В тот момент, когда ее рука касается моей, меня захлестывает какофония чувств. Они не проявляются в виде образов, как обычно, когда я пытаюсь понять кого-то, вместо этого меня резко переполняет горе. Горе, любовь и… потеря. Так много потерь, я даже не уверен, что девушка осознает, как эти чувства глубоко внутри нее укоренились.
Там есть еще и тоска, страстное желание, потребность соответствовать и принадлежать, стремление быть в другом месте, найти жизнь, которую стоит прожить. Жажда сбежать.
И кое-что еще удивительное. Нечто темное и горячее. Вожделение. Желание. Пробуждение. Но меня застает врасплох не то, что она испытывает эти чувства в целом — я знаю, что ведьмы, как правило, очень созвучны своей сексуальности, — а то, что она чувствует их так же, как когда-то чувствовал я. Почти, как если бы я смотрел на версию себя из прошлого. Почти, как если бы…
Я не могу до конца осознать это, и чем дольше держу ее за руку, тем быстрее ее чувства покидают меня, как будто их просеивают через сито. Именно благодаря этому взаимодействию, ее воспоминаниям и чувствам, перетекающим в меня, я обычно могу что-то подарить. Мы отдаем, чтобы получать. Мы получаем, чтобы отдавать.
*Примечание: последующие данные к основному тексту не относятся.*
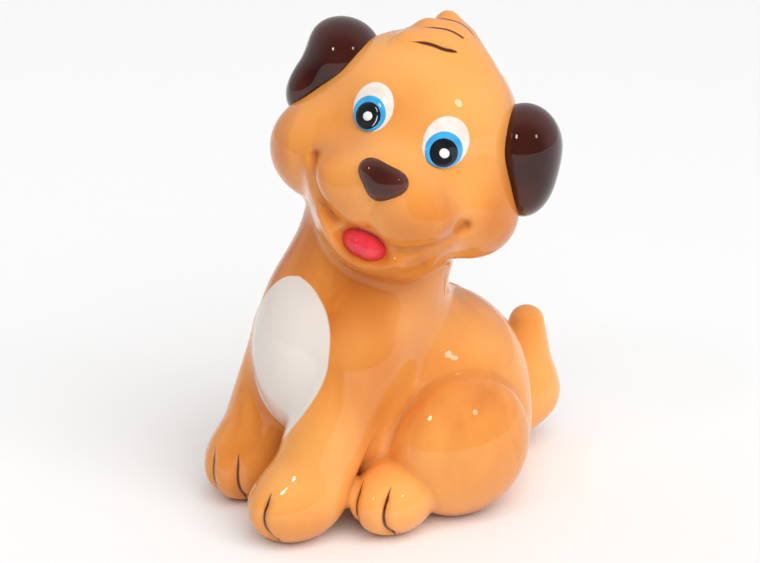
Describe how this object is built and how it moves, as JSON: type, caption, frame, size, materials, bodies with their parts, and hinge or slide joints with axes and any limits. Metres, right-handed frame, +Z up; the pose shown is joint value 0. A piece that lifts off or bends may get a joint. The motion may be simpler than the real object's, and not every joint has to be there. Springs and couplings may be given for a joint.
{
  "type": "figural animal coin bank",
  "caption": "Hollow glazed ceramic sitting puppy that stores coins, with a slot in its back and a rubber stopper in its flat base.",
  "frame": {"origin": "centre of the bounding box at the level of the table the bank sits on", "axes": "+Z up, -Y the way the chest and front paws face, +X the puppy's left"},
  "size_m": [0.103, 0.1384, 0.1646],
  "materials": {
    "caramel_glaze": "gloss glaze over brushed colour",
    "chestnut_glaze": "gloss glaze",
    "white_glaze": "gloss glaze",
    "pink_glaze": "gloss glaze",
    "stopper_rubber": "matt moulded rubber"
  },
  "bodies": {
    "figure": {"body_casting": "caramel_glaze", "head_casting": "caramel_glaze", "left_ear": "chestnut_glaze", "right_ear": "chestnut_glaze", "forelock": "caramel_glaze", "tail": "caramel_glaze", "nose": "chestnut_glaze", "left_eye": "white_glaze", "right_eye": "white_glaze", "tongue": "pink_glaze"},
    "stopper": {"base_stopper": "stopper_rubber"}
  },
  "joints": [
    {"name": "stopper_pull", "type": "slide", "parent": "figure", "child": "stopper", "axis": [0, 0, -1], "range_m": [0, 0.03]}
  ]
}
Но я ничего не могу ей дать. Здесь какая-то заминка, и только тогда я, наконец, замечаю, что она смотрит на меня своими большими лазурными глазами, цвета залива Сан-Франциско в безоблачный день, с дерзким выражением.
Она вырывает свою руку из моей и пристально смотрит, ее глаза сужаются, она знает, что я пытался сделать. А я ощущаю вину, словно каким-то образом надругался над ней.
«Прости», — шепчу я ей, используя внутренний голос, чтобы никто больше не услышал. Еще одна вещь, которую я открыл в себе, просматривая библиотеку заклинаний.